▸ GIVEN INSTRUCTION:
Beginning with the first line of the entries below, quote each line until you reach and include the line with "# and +Z is up. The table is z = 0.".

▸ RECORDS FOR THIS EXERCISE:
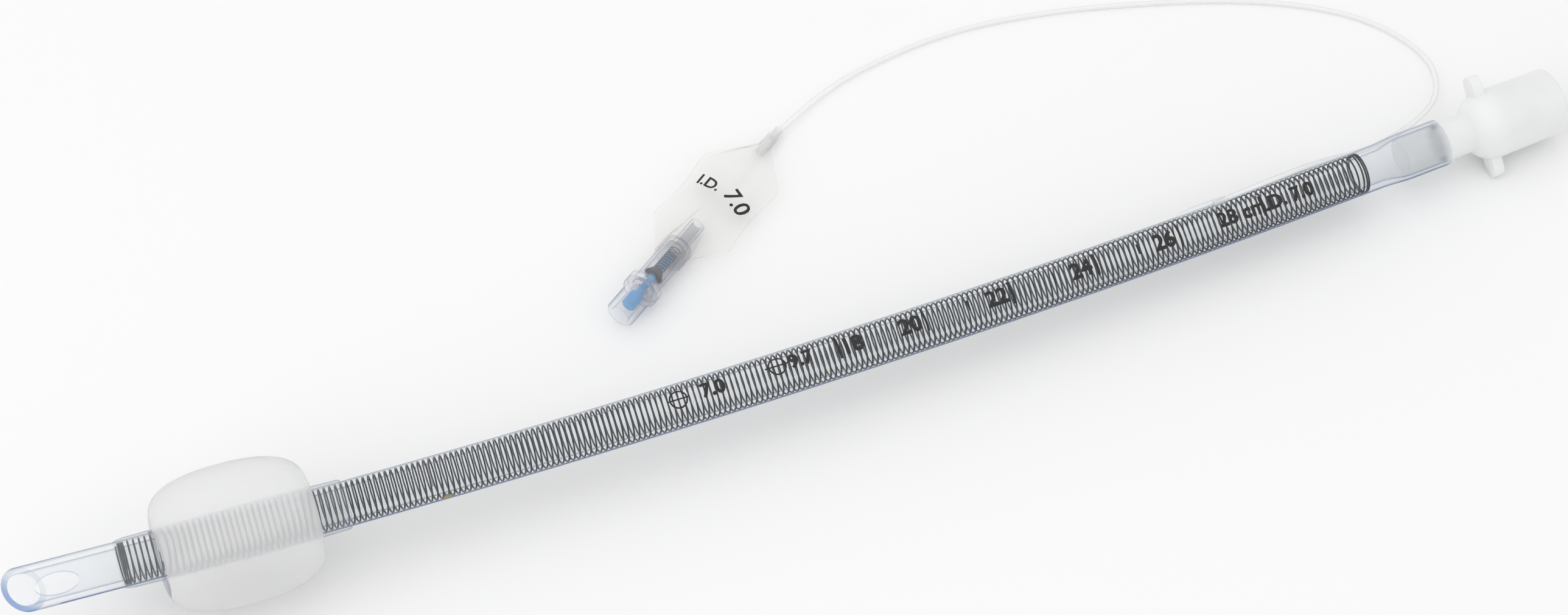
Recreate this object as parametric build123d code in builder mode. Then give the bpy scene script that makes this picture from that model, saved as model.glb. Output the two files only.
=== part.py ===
from build123d import *
from math import cos, pi, radians, sin, tan
import os

os.makedirs("parts", exist_ok=True)

# Every size is in millimetres and every angle in degrees.
# The origin is on the table under the middle of the tube, its cuff and its connector.
# +X runs along the tube towards the connector, +Y is the side that the pilot balloon lies on,
# and +Z is up. The table is z = 0.

# Tube, measured along its axis from the zero of its depth marks, a little inside the tip
lumen_diameter = 7.0
tube_diameter = 9.7
bend_radius = 2300
bend_start = 24
tube_end = 326
tip_start = -1.8
bevel_angle = 49
bevel_direction = 133.6
eye_length = 9.4
eye_width = 4.6
eye_position = 9.5
eye_direction = 294.5

# Flared end of the tube, stretched over the connector
flare_length = 16
flare_taper = 7
bend_clearance = 2
flare_start = tube_end - flare_length
flare_full = flare_start + flare_taper
bend_end = flare_start - bend_clearance
spigot_diameter = 8.9
flare_wall = 0.8
stretch_clearance = 0.02

# Steel wire wound into the wall
wire_diameter = 0.4
wire_radius = 4.38
wire_pitch = 1.2
close_pitch = 0.46
wire_start = 22.8
wire_clearance = 4
wire_end = flare_start - wire_clearance
close_turns_start = 3
close_turns_end = 2
facets_per_turn = 8

# Blue line that shows on an X-ray, extruded with the tube just under its surface
line_diameter = 0.28
line_depth = 0.03
line_direction = 215
line_start = 9

# Cuff with its two collars
cuff_diameter = 30.0
cuff_start = 30.6
cuff_length = 33.6
cuff_end = cuff_start + cuff_length
cuff_film = 0.25
cuff_shoulder = 6.5
cuff_flank = 2.0
distal_collar_length = 8.2
proximal_collar_length = 6.8
collar_start = cuff_start - distal_collar_length
collar_end = cuff_end + proximal_collar_length
distal_collar_diameter = 10.7
proximal_collar_diameter = 11.5
collar_chamfer = 1.2
collar_step = 2.2
collar_clearance = 0.03

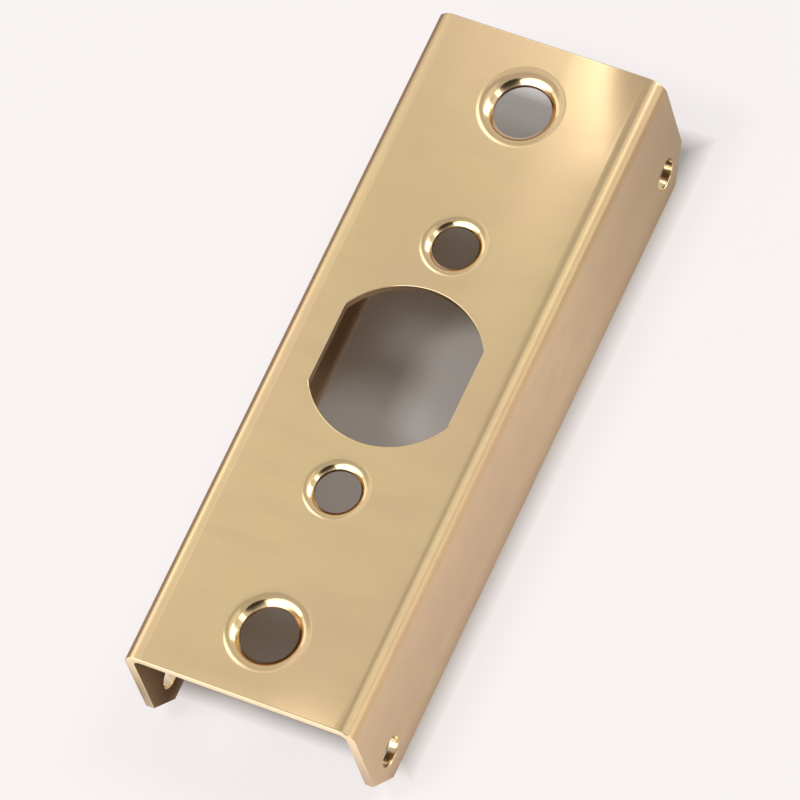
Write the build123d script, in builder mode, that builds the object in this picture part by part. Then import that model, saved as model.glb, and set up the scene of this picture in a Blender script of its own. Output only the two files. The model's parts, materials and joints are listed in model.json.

▸ EXPECTED ANSWER:
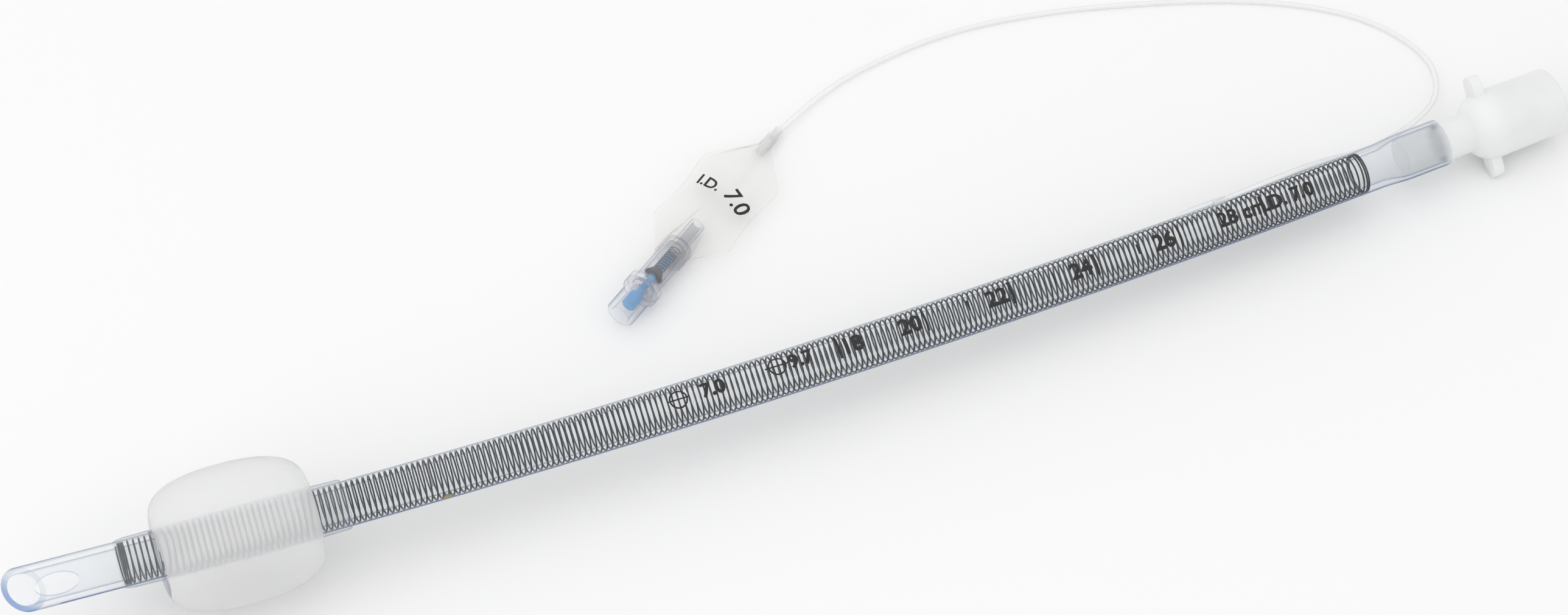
Recreate this object as parametric build123d code in builder mode. Then give the bpy scene script that makes this picture from that model, saved as model.glb. Output the two files only.
=== part.py ===
from build123d import *
from math import cos, pi, radians, sin, tan
import os

os.makedirs("parts", exist_ok=True)

# Every size is in millimetres and every angle in degrees.
# The origin is on the table under the middle of the tube, its cuff and its connector.
# +X runs along the tube towards the connector, +Y is the side that the pilot balloon lies on,
# and +Z is up. The table is z = 0.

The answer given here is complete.